Just two years ago, 17 teams entered VSEC; in 2013, that number had grown to 55. From those, seven teams were selected to present their ideas to an audience of judges; five of those seven finalists teams included engineering students as members. Mechanical engineering senior Tom Belatti was with “Fun Run,” the team that took first prize for its competitive, socially driven mobile application designed to add motivation and fun to exercise. This is the third consecutive year that an engineering student participated on the winning team.
The third-place VSEC award went to “Du Riz,” a team of engineering juniors. Members Frederick Hesse-Tetteh CpE, Warren Chan CEE and Joseph Reckamp ChE developed an inexpensive, portable rice huller to benefit impoverished rice farmers. Du Riz also took home an award for being the most promising social entrepreneurship idea. Having first shared the rice huller idea in the 2011-2012 Annual Review (“Student Snapshot”), Joseph was pleased to report, “It’s fulfilling actually getting to put the product together instead of just talking about it in class.”
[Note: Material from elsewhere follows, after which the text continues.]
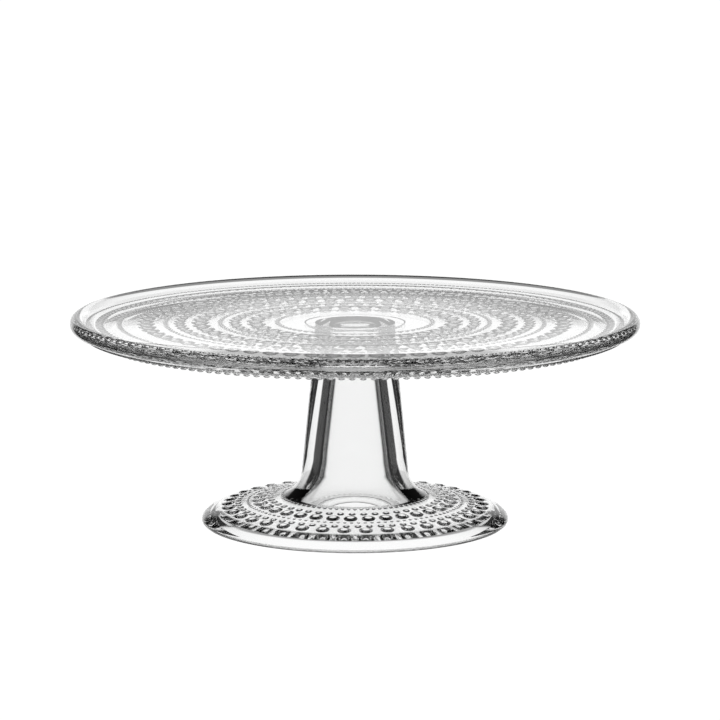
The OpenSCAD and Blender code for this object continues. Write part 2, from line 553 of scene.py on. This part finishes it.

For the 2013-2014 academic year, the College of Engineering will be offering three sections of its Creativity and Innovation course. Normally contained to one section, the increase is in response to interest from students campus-wide. For the first time, those in the School of Business and the College of Liberal Arts and Sciences have enrolled in the course.
It’s clear that Villanova students are developing a passion for a whole-brain approach to thinking, exploring, learning and creating. Ed Dougherty says, “We really are Igniting Change; I can see the entrepreneurial spirit spreading across campus. It’s one more characteristic that will set Villanova students apart.”